* _What you will do_: Both end lines count: copy exactly from the line that contains "Reconstruct the object" to the line that contains "const FOOT_LEVEL = 0;", and only those lines.

* _Exercise materials_:
┌──
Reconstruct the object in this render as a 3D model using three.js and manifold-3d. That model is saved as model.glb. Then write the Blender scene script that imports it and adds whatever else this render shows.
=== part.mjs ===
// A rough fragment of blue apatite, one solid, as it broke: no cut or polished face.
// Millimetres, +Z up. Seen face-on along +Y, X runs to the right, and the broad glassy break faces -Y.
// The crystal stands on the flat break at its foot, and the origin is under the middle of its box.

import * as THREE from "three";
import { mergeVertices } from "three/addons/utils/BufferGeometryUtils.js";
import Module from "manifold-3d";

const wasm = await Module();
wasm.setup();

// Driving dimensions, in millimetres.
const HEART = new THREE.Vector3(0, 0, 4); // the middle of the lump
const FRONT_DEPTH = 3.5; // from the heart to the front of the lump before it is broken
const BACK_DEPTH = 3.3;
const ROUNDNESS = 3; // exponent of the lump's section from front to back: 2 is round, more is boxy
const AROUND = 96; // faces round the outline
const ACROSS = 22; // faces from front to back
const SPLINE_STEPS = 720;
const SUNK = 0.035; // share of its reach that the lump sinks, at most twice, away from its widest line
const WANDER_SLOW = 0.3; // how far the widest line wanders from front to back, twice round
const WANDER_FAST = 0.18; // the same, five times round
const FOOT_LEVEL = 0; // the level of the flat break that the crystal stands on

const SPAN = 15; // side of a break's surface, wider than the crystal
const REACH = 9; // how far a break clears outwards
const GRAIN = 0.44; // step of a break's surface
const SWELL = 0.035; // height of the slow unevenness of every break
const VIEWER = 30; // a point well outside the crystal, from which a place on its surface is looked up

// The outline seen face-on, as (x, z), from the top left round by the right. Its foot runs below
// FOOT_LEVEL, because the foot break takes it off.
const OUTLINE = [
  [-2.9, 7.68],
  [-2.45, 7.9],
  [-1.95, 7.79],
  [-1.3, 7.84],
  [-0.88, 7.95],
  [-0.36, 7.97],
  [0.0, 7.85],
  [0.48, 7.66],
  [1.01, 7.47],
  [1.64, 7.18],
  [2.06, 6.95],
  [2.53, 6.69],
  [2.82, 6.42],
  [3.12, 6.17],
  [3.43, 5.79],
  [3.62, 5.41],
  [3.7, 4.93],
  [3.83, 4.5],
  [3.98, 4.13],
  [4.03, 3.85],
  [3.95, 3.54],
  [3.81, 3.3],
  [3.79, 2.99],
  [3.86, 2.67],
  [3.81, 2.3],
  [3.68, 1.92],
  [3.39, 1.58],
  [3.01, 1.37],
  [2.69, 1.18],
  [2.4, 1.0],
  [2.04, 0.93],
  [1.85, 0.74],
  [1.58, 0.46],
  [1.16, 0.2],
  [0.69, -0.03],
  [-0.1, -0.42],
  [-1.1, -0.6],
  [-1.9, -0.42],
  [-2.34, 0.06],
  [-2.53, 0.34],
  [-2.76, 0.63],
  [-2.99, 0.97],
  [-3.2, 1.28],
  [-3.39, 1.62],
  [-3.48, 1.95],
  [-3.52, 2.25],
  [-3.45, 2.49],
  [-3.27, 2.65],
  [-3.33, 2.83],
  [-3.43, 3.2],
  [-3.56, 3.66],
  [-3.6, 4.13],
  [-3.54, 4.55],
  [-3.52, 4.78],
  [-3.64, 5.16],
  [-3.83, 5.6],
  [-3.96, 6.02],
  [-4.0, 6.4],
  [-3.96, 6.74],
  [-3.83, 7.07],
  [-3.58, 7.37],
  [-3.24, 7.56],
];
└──
┌──
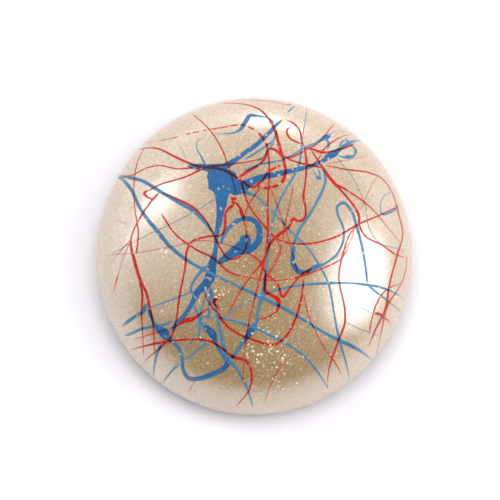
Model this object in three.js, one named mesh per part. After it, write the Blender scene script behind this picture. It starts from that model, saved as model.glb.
└──
┌──
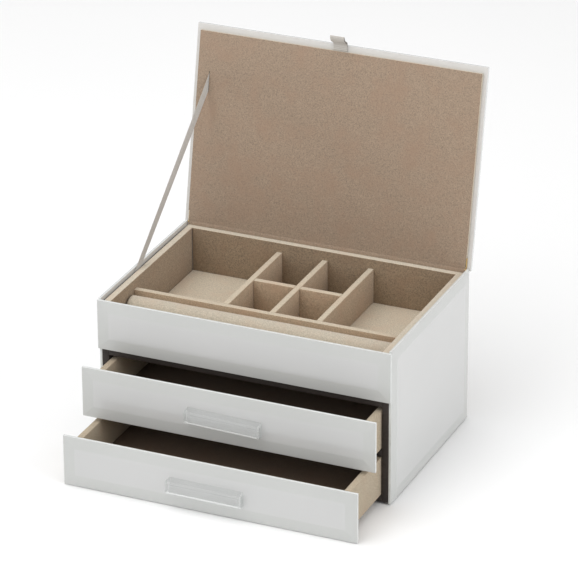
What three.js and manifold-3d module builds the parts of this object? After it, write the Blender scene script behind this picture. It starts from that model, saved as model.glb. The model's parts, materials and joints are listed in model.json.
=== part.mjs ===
└──
* _Written solution_:
Reconstruct the object in this render as a 3D model using three.js and manifold-3d. That model is saved as model.glb. Then write the Blender scene script that imports it and adds whatever else this render shows.
=== part.mjs ===
// A rough fragment of blue apatite, one solid, as it broke: no cut or polished face.
// Millimetres, +Z up. Seen face-on along +Y, X runs to the right, and the broad glassy break faces -Y.
// The crystal stands on the flat break at its foot, and the origin is under the middle of its box.

import * as THREE from "three";
import { mergeVertices } from "three/addons/utils/BufferGeometryUtils.js";
import Module from "manifold-3d";

const wasm = await Module();
wasm.setup();

// Driving dimensions, in millimetres.
const HEART = new THREE.Vector3(0, 0, 4); // the middle of the lump
const FRONT_DEPTH = 3.5; // from the heart to the front of the lump before it is broken
const BACK_DEPTH = 3.3;
const ROUNDNESS = 3; // exponent of the lump's section from front to back: 2 is round, more is boxy
const AROUND = 96; // faces round the outline
const ACROSS = 22; // faces from front to back
const SPLINE_STEPS = 720;
const SUNK = 0.035; // share of its reach that the lump sinks, at most twice, away from its widest line
const WANDER_SLOW = 0.3; // how far the widest line wanders from front to back, twice round
const WANDER_FAST = 0.18; // the same, five times round
const FOOT_LEVEL = 0; // the level of the flat break that the crystal stands on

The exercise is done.